WRC2022/09/17

ルーベ、来季はWRC10戦を希望

(c)M-Sport

(c)M-Sport

 Mスポーツ・フォードのピエール‐ルイ・ルーベは、2023年についてはまだ何も決まってないとしながらも少なくとも10戦に参戦することを目標としていると語った。ルーベは、いくつかの成果を上げることができたことを喜びつつも、ファクトリーのレギュラードライバーたちと競争するには、より多くのイベントに参戦することが必要だと語っている。

 ルーベはアクロポリス・ラリーで自身初のステージ勝利を果たし、Mスポーツのチームメイトでラリー界の英雄でもあるセバスチャン・ローブから一時的にリードを奪うことに成功した。残念ながら彼は土曜日の朝、パンクに見舞われて初ポディウムのチャンスを失ったものの、6月のラリー・イタリア・サルディニアの成績に匹敵する自己ベストの4位でフィニッシュした。

 ルーベはギリシャの速さを披露できたことを喜びつつも、出走順のアドバンテージがなくなった土曜日の時点でトップドライバーたちに追い付かれたことから、彼らに近づくためには、来シーズン、より大きなイベントプログラムが必要だと考えている。

「最低でも10回のラリーがあれば最高だ」と、ルーベは語った。「7戦では間隔が長すぎる。最後のラリーがフィンランドで、2ヶ月前だったことを想像してほしい」

 ルーベはトップレベルのマシンでWRCのフルシーズンを完走したことはない。ヒョンデ2Cコンペティションから出場した2021年は当初、フル参戦の計画だったが、クラッシュなどのトラブルが重なったことで途中でプログラムを見直し、さらにパリで車にひかれて腰の骨を折るという不運によって、8戦で打ち切られている。

 それでもMスポーツに移籍した今季はキャリア最上位の順位を達成するなど、飛躍のシーズンとなったが、彼はさらに大きく前に進みたいと願っている。

「僕が前進するためには、もう少しリラックスして、トップになるための最後のステップを踏みだせるまで、あと1年か2年はかかると思う」

「ギリシャは(出走順の)アドバンテージがあったことはわかっていて、それを活かすことができた。しかし、アドバンテージが無い時にも彼らと戦うためには、もう少しドライビングを経験しなければならない」

 上位争いを繰り広げたローブやヒョンデ勢のオイット・タナクやティエリー・ヌーヴィルのペースに近づくためには、もっと経験を積まなければならないと語った一方で、ルーベは、もしパンクしていなければ実力で表彰台を獲得できたと考えている。
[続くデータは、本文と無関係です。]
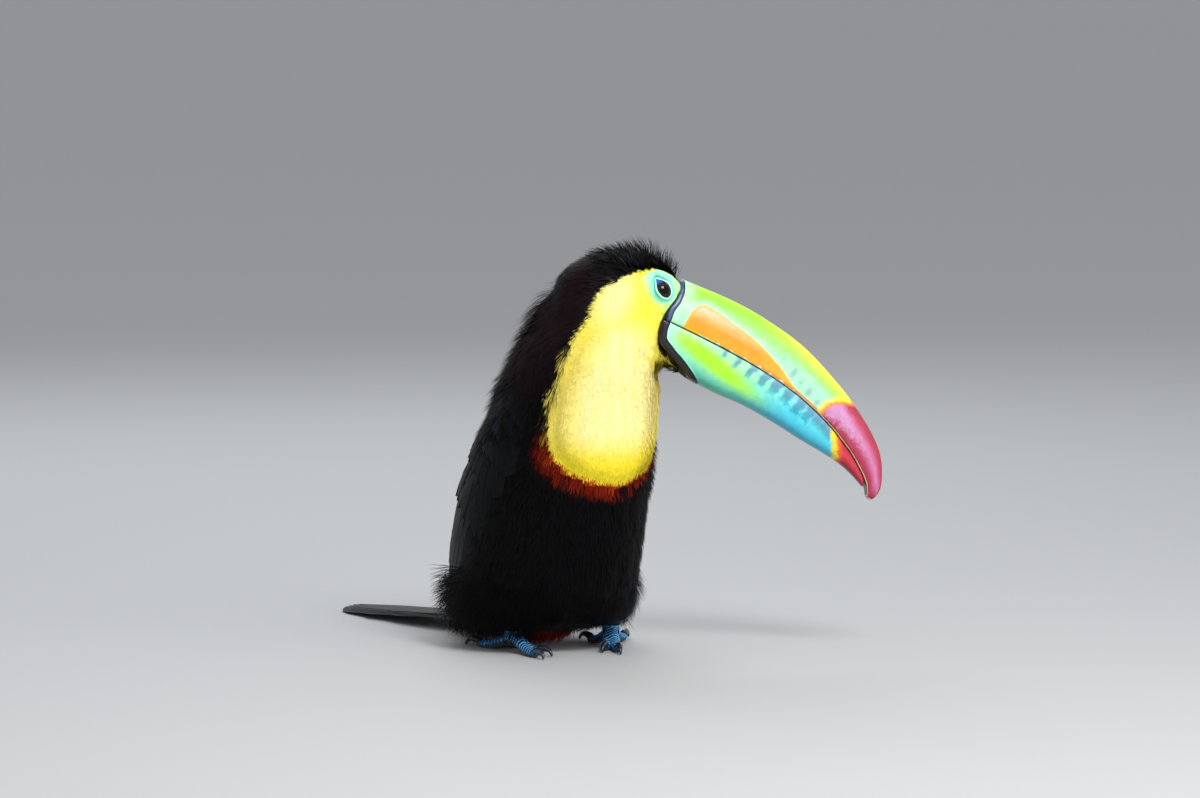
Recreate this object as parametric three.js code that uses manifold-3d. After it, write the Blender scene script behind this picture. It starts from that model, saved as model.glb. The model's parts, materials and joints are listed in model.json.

「正直なところ、土曜日のパンクがなければ、僕たちは表彰台を獲得するに値していたと思う」

「土曜日は、マシンに小さな問題がたくさんあった。でもとにかく、後悔はしていない。たくさん楽しめたし、僕たちにとっては素晴らしいラリーだった。他のドライバーと同等に走っていなくても、僕らにはパフォーマンスがあることを証明できた」

 ルーベが2019年にWRC2でチャンピオンに輝いたときには、イタリアとポルトガルで優勝しているが、いずれも低速でテクニカルなグラベルラリーだった。そのためルーベは、エストニアやフィンランドよりも、このアクロポリスを今季最も期待できるイベントのひとつに位置づけていた。

「低速のラリーでは、僕たちはペースを示すことができたと思う。今度は高速のラリーでもう少し頑張れば、もっと進歩できるはずだ」

 Mスポーツのチーム代表を務めるリチャード・ミレナーは、金曜日の午後、ルーベがパワーステアリングのトラブルに見舞われたにも関わらず、無事にマシンを持ち帰ったことに触れ、そのパフォーマンスを高く評価した。

「その日の最後のステージは、私から見て、彼の最も得意とするステージだった」とミレナーは語った。「彼はいくつかの問題を抱えていたので、フィニッシュすることを目標にしたんだ」

 今シーズンのフォード・プーマ Rally1が、ドライバーのミスやメカニカルな不具合で無事にフィニッシュラインを通過することが少ない中で、ルーベは最も安定したパフォーマンスを発揮している選手のひとりだ。

 ルーベは今季の6戦で自身の可能性を示したにもかかわらず、2023年にフルタイムでドライブするという話は今のところ出ていないとこぼした。